====== DATA EXTRACT

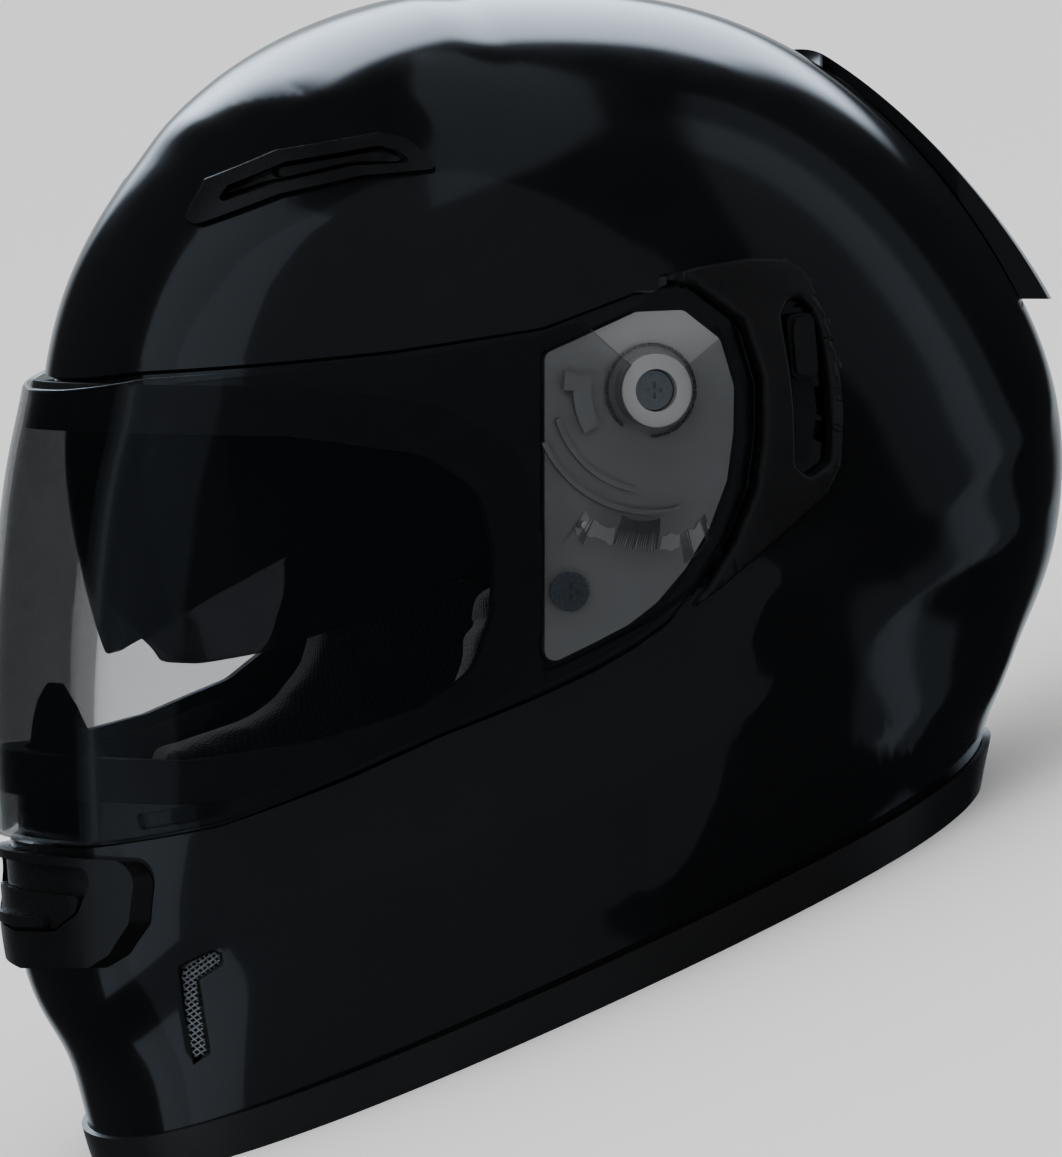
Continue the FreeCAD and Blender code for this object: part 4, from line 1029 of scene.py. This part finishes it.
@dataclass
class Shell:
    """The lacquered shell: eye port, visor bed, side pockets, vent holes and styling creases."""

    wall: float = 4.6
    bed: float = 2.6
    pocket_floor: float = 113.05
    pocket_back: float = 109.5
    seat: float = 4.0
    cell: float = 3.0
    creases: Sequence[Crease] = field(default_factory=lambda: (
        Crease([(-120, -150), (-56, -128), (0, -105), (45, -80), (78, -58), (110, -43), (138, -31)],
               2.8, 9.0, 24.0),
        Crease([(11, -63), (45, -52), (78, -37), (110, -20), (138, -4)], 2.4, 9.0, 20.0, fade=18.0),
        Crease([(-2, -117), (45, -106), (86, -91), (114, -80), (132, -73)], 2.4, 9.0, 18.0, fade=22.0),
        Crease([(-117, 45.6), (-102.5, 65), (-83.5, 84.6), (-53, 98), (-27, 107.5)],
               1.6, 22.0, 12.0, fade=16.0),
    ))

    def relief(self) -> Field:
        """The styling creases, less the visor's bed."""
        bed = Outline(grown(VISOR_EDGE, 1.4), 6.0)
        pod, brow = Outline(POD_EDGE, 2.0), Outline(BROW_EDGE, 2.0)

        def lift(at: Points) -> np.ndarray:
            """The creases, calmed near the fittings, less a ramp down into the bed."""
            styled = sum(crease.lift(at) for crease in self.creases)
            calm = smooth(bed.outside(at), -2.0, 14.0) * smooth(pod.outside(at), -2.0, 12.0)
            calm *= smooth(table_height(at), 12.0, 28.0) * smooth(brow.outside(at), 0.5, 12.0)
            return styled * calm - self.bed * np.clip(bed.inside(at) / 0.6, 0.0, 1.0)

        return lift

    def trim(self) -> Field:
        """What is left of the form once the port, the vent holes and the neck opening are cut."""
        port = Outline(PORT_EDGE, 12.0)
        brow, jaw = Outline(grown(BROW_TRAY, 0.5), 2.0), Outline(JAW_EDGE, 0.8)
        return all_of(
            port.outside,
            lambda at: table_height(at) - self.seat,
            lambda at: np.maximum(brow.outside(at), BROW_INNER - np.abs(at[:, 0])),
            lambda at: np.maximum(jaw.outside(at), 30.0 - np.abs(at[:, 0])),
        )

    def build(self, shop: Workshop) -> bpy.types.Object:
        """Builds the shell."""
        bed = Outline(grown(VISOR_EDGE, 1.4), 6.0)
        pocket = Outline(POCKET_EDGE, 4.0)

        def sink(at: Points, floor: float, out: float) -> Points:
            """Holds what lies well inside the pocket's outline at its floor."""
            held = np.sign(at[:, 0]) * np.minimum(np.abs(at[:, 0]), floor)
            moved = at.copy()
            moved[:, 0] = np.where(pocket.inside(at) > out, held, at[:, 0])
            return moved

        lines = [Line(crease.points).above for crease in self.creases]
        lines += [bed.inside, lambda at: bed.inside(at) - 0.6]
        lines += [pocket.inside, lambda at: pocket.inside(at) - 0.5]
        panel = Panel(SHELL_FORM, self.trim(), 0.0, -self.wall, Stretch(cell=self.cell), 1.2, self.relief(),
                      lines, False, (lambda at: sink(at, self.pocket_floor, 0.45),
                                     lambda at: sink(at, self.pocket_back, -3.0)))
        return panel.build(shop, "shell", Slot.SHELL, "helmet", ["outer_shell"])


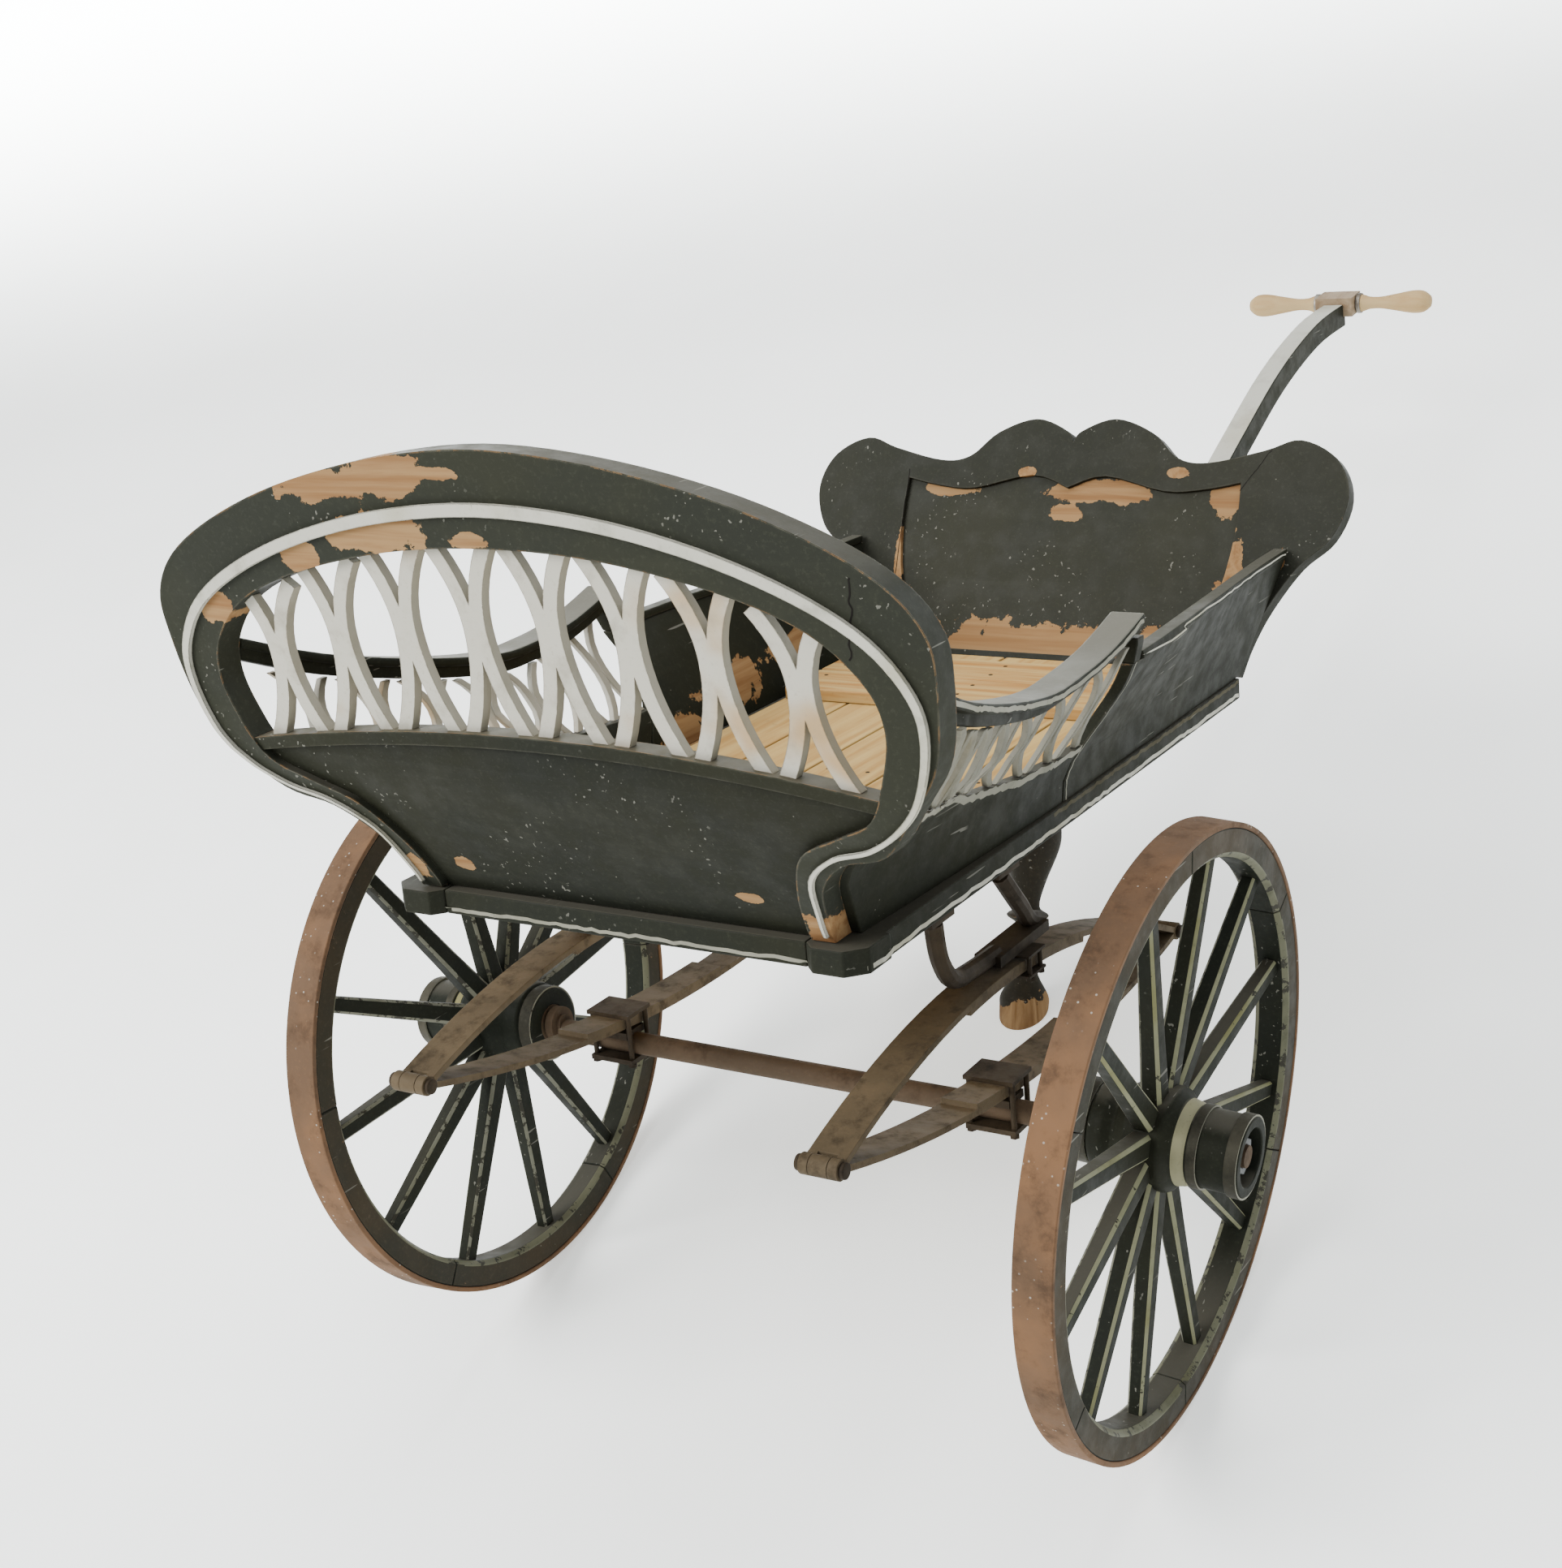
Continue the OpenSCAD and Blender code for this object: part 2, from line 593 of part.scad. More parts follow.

============

WHAT NEEDS TO BE DONE: Only the lines from the opening of the material through the line with "lacquered shell: eye" should be echoed, exactly as written.

TASK SOLUTION:
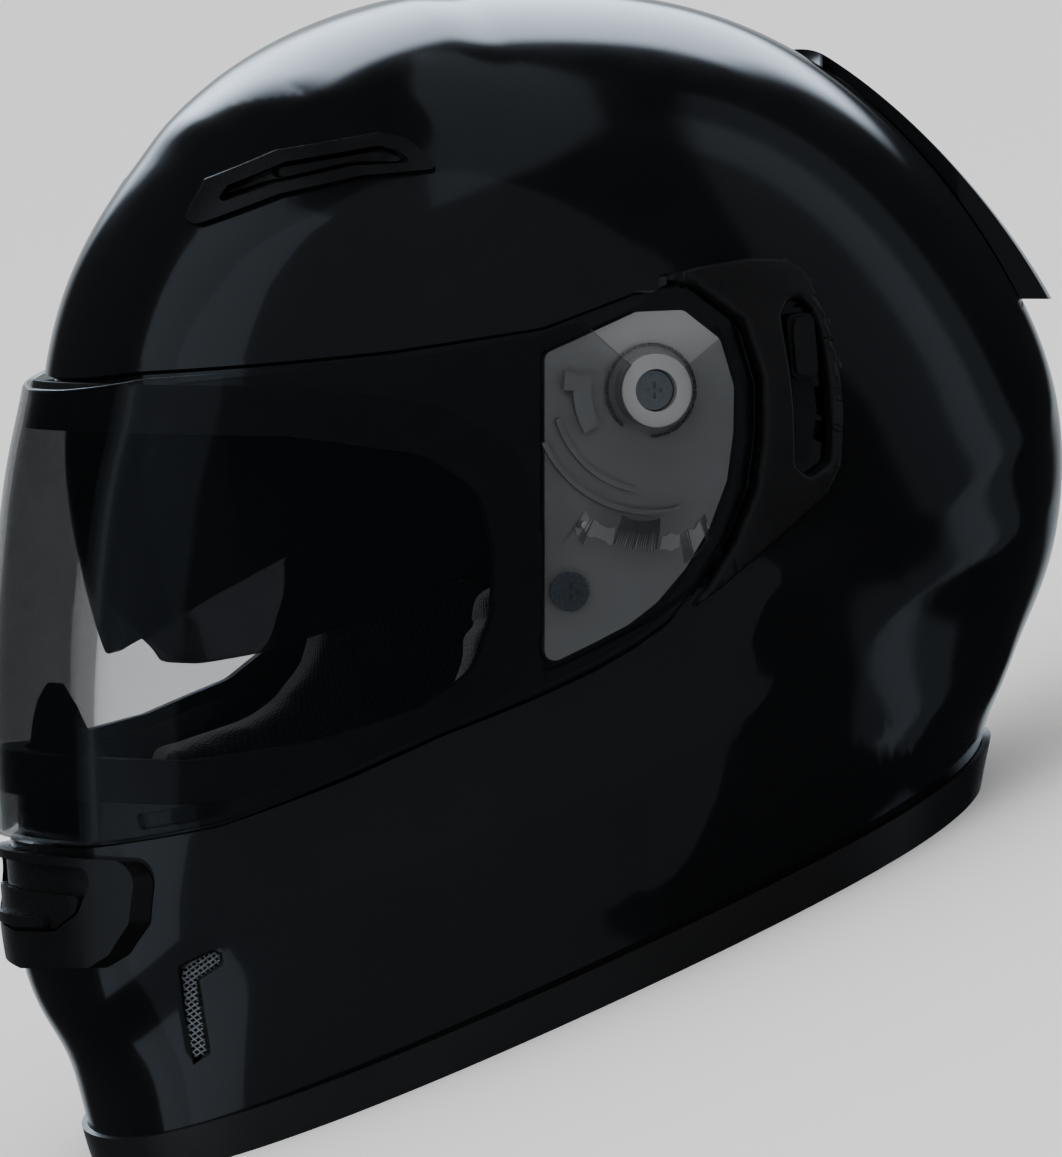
Continue the FreeCAD and Blender code for this object: part 4, from line 1029 of scene.py. This part finishes it.
@dataclass
class Shell:
    """The lacquered shell: eye port, visor bed, side pockets, vent holes and styling creases."""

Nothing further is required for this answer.